■ **Directions for this task**: Each line below should be reproduced without any alteration.
§ §
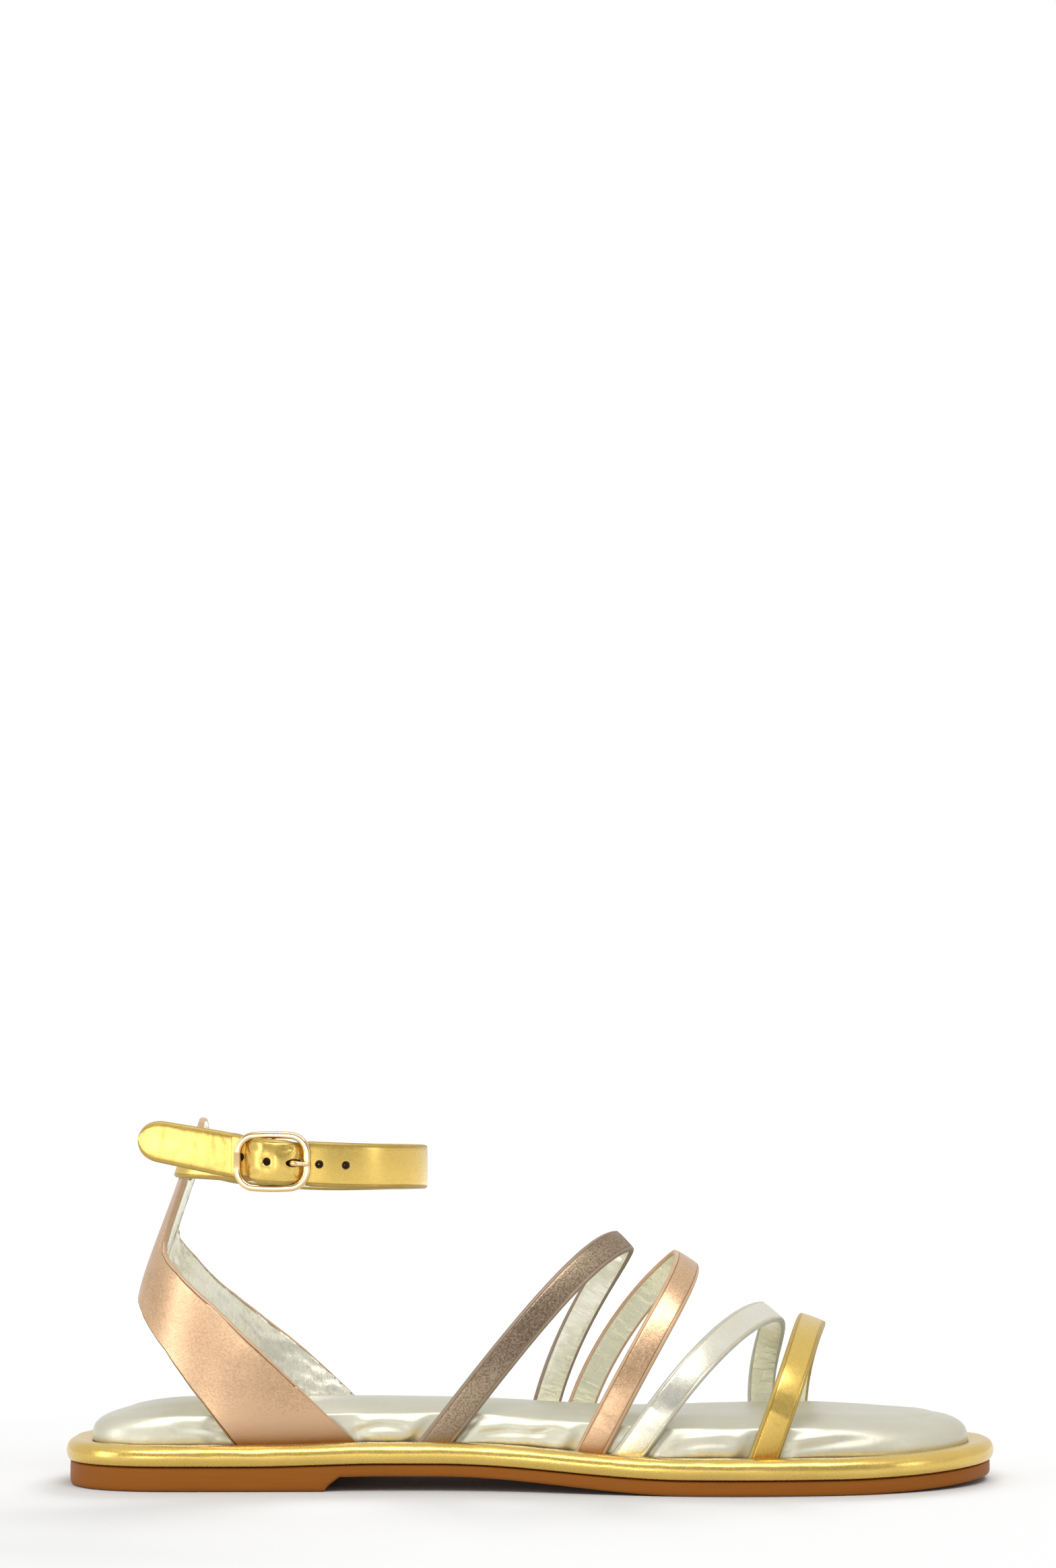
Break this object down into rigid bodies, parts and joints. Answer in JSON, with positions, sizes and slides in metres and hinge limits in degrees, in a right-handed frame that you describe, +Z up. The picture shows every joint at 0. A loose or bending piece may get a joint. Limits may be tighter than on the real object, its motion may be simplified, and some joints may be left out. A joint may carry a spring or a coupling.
{
  "type": "strappy flat sandal",
  "caption": "Right-foot flat sandal with a padded footbed, slim straps over the foot, a heel strap and a buckled ankle strap.",
  "frame": {"origin": "on the floor, under the middle of the sole's length and width", "axes": "+X toward the toe along the sole, +Y toward the medial (inner) side of the foot, +Z up"},
  "size_m": [0.2546, 0.081, 0.0992],
  "materials": {
    "outsole": "satin moulded tan-brown rubber",
    "gold_leather": "gold foil, satin, fine grain",
    "silver_leather": "pale silver foil, glossy, fine wrinkles",
    "rose_leather": "rose gold foil, satin, fine pebble grain",
    "taupe_leather": "dark taupe foil, satin, sparkling grain",
    "buckle_metal": "polished pale gold plating"
  },
  "bodies": {
    "root": {"outsole": "outsole", "rand": "gold_leather", "footbed_pad": "silver_leather", "instep_strap_taupe": "taupe_leather", "instep_strap_rose": "rose_leather", "forefoot_strap_silver": "silver_leather", "toe_strap_gold": "gold_leather", "heel_strap": "rose_leather", "ankle_strap": "gold_leather", "buckle_frame": "buckle_metal", "buckle_prong": "buckle_metal"}
  },
  "joints": []
}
§ §
■ **Exercise output**:
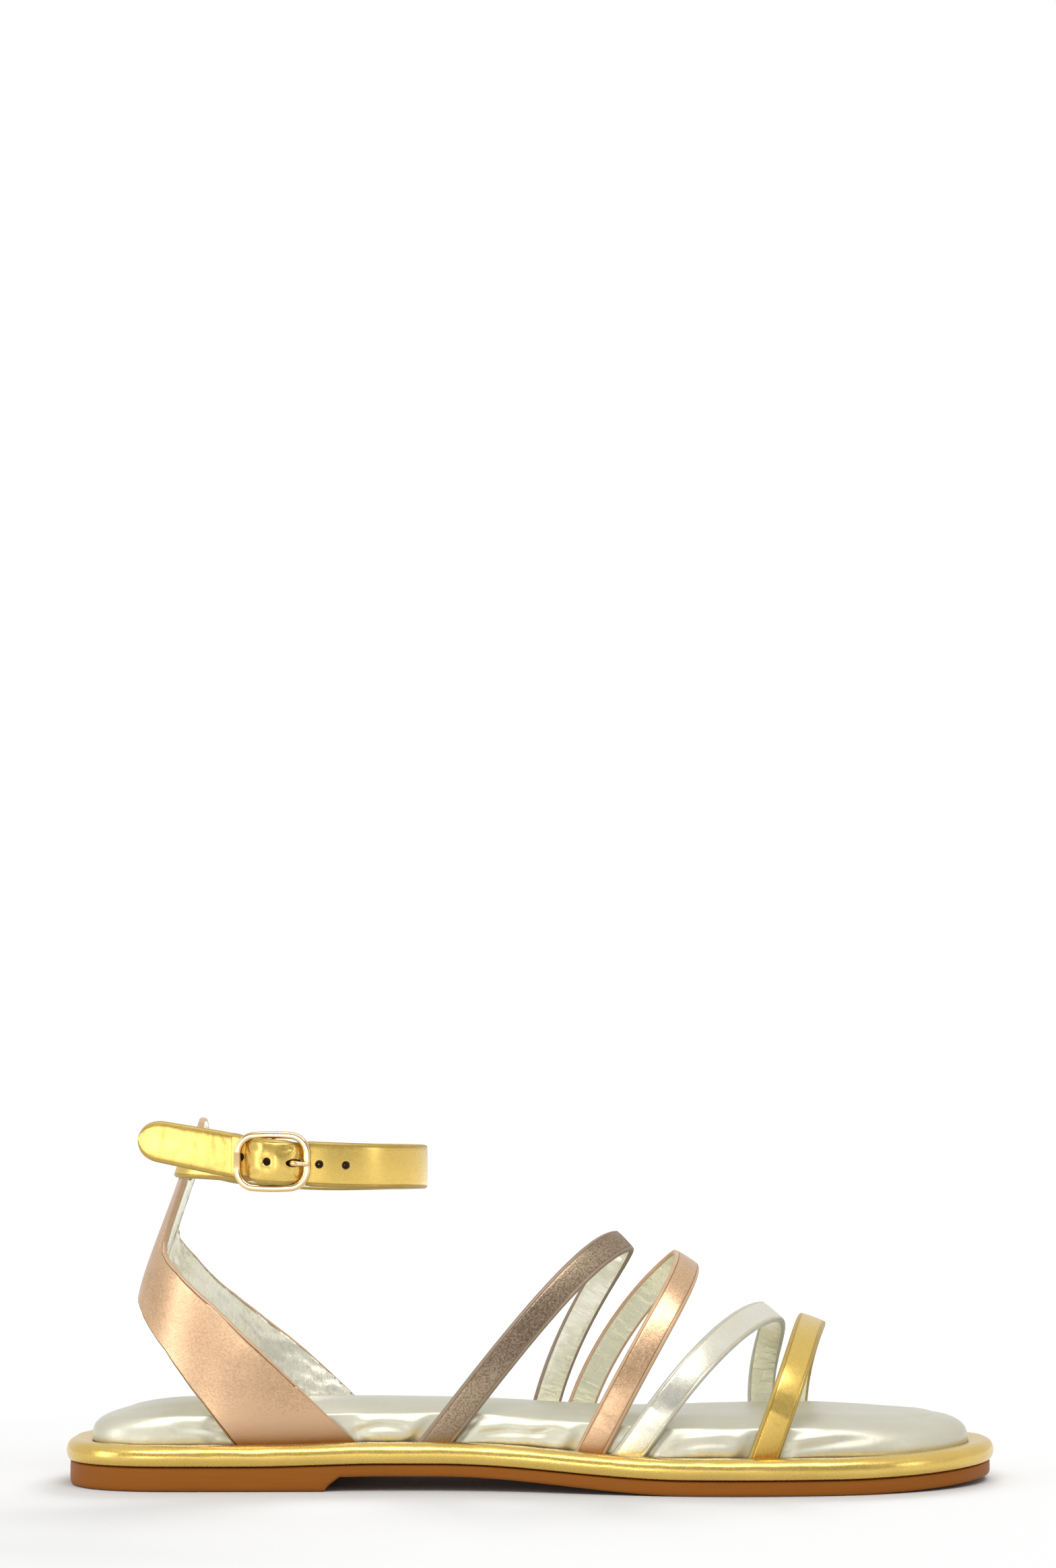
Break this object down into rigid bodies, parts and joints. Answer in JSON, with positions, sizes and slides in metres and hinge limits in degrees, in a right-handed frame that you describe, +Z up. The picture shows every joint at 0. A loose or bending piece may get a joint. Limits may be tighter than on the real object, its motion may be simplified, and some joints may be left out. A joint may carry a spring or a coupling.
{
  "type": "strappy flat sandal",
  "caption": "Right-foot flat sandal with a padded footbed, slim straps over the foot, a heel strap and a buckled ankle strap.",
  "frame": {"origin": "on the floor, under the middle of the sole's length and width", "axes": "+X toward the toe along the sole, +Y toward the medial (inner) side of the foot, +Z up"},
  "size_m": [0.2546, 0.081, 0.0992],
  "materials": {
    "outsole": "satin moulded tan-brown rubber",
    "gold_leather": "gold foil, satin, fine grain",
    "silver_leather": "pale silver foil, glossy, fine wrinkles",
    "rose_leather": "rose gold foil, satin, fine pebble grain",
    "taupe_leather": "dark taupe foil, satin, sparkling grain",
    "buckle_metal": "polished pale gold plating"
  },
  "bodies": {
    "root": {"outsole": "outsole", "rand": "gold_leather", "footbed_pad": "silver_leather", "instep_strap_taupe": "taupe_leather", "instep_strap_rose": "rose_leather", "forefoot_strap_silver": "silver_leather", "toe_strap_gold": "gold_leather", "heel_strap": "rose_leather", "ankle_strap": "gold_leather", "buckle_frame": "buckle_metal", "buckle_prong": "buckle_metal"}
  },
  "joints": []
}